On top of that, prices are likely to rise on every vehicle model, since nearly all will have at least some content from outside of the U.S., said Ballesteros, who leads the manufacturing industry and distribution practice at the advisory firm.
“Even Teslas, which are made in the U.S., there is a percentage of Tesla components that come from Mexico,” he said.
There will be fewer models on the market to choose from, both Ballesteros and Roberts said, as some models will no longer be economical to produce, and companies like Volkswagen may have no incentive to take the time to prepare every possible Audi model for the U.S. market, for instance.
“Either you’re taking the hit on additional tariffs,” Roberts said, “or you’re taking a hit by reorganizing production, slowing down production in one place, moving models to different production lines, paying overtime in one place and paying staff to not work in another place.”
The impact on the stock market: American automakers like Ford, General Motors and Stellantis saw stocks slide, with GM dropping a steep seven per cent by mid-day. Shares of Canadian auto parts makers Magna, Linamar and Martinrea also tumbled.

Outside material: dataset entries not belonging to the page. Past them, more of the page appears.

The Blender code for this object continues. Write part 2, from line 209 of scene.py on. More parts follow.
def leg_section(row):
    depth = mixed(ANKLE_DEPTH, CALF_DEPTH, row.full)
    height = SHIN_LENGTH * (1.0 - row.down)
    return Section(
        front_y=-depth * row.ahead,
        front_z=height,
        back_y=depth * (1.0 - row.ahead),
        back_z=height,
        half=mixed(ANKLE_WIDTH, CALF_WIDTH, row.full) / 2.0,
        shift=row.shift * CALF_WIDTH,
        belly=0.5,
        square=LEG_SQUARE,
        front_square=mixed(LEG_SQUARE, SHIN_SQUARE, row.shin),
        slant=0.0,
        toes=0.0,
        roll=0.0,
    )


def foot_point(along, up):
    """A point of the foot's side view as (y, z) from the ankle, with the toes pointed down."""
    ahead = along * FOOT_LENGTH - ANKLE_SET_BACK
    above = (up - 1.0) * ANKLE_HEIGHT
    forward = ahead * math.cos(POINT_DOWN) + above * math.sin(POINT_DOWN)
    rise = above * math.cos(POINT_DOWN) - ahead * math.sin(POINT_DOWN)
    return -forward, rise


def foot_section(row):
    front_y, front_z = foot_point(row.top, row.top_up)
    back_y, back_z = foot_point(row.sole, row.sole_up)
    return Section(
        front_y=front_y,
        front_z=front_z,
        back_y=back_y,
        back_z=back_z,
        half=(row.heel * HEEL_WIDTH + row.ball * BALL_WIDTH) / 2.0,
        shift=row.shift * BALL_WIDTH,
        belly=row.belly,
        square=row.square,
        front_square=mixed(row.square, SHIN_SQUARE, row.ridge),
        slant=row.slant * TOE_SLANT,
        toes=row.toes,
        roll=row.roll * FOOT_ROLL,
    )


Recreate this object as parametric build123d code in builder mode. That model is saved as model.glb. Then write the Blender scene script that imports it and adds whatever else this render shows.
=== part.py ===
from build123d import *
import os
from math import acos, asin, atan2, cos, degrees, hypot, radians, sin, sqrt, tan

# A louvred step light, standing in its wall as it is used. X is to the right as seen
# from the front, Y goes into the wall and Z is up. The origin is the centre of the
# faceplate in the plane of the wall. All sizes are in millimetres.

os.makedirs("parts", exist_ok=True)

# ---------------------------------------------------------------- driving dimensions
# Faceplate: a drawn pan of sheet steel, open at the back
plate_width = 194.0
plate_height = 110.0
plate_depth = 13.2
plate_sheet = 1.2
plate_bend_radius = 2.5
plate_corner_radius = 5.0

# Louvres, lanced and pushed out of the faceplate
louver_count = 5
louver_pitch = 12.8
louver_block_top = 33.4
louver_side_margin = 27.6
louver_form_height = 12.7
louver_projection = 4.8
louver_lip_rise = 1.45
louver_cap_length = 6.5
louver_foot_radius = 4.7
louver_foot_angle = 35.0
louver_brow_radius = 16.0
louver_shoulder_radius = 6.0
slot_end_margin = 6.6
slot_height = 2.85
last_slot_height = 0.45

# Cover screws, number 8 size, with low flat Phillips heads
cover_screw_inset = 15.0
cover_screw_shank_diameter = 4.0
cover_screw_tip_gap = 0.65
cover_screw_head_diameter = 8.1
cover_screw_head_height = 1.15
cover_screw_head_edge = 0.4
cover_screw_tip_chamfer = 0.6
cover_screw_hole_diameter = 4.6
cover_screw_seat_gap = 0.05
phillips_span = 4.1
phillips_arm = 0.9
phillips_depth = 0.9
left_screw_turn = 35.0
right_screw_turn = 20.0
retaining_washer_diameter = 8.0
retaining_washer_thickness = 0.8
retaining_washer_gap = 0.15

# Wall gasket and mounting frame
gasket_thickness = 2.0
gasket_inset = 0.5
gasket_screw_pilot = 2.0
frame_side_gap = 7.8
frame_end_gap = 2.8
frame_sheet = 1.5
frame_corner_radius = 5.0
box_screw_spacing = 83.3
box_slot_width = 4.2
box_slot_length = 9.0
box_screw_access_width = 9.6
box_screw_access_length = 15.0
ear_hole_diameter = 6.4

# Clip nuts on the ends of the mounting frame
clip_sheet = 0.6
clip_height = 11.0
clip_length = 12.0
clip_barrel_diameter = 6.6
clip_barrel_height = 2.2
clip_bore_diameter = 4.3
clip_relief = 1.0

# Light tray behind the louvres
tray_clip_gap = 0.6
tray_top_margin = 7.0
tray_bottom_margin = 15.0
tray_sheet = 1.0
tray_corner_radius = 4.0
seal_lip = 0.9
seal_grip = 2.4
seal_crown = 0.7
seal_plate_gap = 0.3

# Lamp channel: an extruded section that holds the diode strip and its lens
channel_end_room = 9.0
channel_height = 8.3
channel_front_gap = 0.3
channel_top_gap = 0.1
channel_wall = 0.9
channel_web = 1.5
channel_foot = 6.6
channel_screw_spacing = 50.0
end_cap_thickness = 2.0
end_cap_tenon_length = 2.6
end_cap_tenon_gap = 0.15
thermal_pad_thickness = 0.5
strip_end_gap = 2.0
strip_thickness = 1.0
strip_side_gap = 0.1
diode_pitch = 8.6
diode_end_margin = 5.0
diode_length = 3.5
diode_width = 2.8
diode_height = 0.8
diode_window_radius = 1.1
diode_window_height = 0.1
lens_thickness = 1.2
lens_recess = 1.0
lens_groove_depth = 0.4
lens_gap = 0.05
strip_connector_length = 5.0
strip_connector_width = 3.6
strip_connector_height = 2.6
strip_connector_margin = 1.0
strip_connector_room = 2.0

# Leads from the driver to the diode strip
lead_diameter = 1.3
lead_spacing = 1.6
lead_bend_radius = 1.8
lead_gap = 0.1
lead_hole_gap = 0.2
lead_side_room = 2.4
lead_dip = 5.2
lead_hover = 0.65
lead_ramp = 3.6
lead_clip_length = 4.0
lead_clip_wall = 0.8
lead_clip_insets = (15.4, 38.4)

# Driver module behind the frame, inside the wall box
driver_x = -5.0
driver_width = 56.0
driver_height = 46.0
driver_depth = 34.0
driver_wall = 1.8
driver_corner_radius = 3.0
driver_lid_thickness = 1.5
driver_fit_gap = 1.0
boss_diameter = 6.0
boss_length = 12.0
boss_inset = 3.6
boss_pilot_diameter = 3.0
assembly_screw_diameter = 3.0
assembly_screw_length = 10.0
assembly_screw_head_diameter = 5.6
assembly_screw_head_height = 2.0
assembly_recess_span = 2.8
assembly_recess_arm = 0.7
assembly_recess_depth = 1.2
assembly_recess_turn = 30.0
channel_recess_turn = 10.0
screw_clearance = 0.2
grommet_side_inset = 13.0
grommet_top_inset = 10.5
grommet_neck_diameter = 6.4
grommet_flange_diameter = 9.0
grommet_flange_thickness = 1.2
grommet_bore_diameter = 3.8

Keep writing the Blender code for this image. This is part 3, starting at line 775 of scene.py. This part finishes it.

Others that are less exposed to tariffs, like EV makers Tesla and Rivian and Canadian bus maker NFI, saw stocks rise, in contrast to the downturn in both the S&P/TSX Composite index and the S&P 500.
Trump plans to add tariffs eventually to imported parts in any sedans, sport utility vehicles, crossover utility vehicles, minivans and cargo vans. But during the month of April the tariffs will focus on final assembly. Of auto companies that build in Canada, Toyota and Volkswagen will be punished most in April, according to data from Wards Automotive and Barclays. Even they will fare better than Mazda or Volvo, which do little manufacturing in the U.S. and none in Canada.
The impact on politics: Prime Minister Mark Carney called the tariffs a “direct attack” on workers, and convened a cabinet committee on Canada-U.S. relations Thursday morning. He has promised to provide a $2 billion fund to the industry if his Liberal party wins Canada’s April 28 election, as well as aid that lets companies defer income tax and GST or HST remittances from April 2 to the end of June.
Carney said nothing is off the table for Canada’s response, though he will wait until after April 2, when the U.S. said it will implement wider tariffs across all its trading partners. He expects to speak with Trump in the coming days.
Conservative Leader Pierre Poilievre said Canada “must retaliate” to maximize impact on Americans and minimize Canadian impact. He said the country will rally to top up bank accounts of autoworkers struggling to pay for their mortgages or children’s sports.
“We need to take drastic action to build an economic fortress in Canada able to reach other markets across the world,” he said.
Trump has said he will hike tariffs if Canada and the European Union work together to “do economic harm to the USA.” French Finance Minister Eric Lombard has warned that the E.U. must raise its own tariffs, though others, like U.K. Chancellor Rachel Reeves, don’t plan to escalate the issue. Japan’s Prime Minister Shigeru Ishiba said “every option” is under consideration.
Ontario Premier Doug Ford, whose province is home to more automakers’ assembly plants than any jurisdiction in North America, said he will support the federal government and will wait until April 2 to decide on any reciprocal tariff decisions. Ford said U.S. Commerce Secretary Howard Lutnick told him that Canadian-made vehicles with 50 per cent or more American parts would face 12.5 per cent tariffs.
Meanwhile, Ford said, tariffs “will do nothing more than increase costs for hard-working American families.”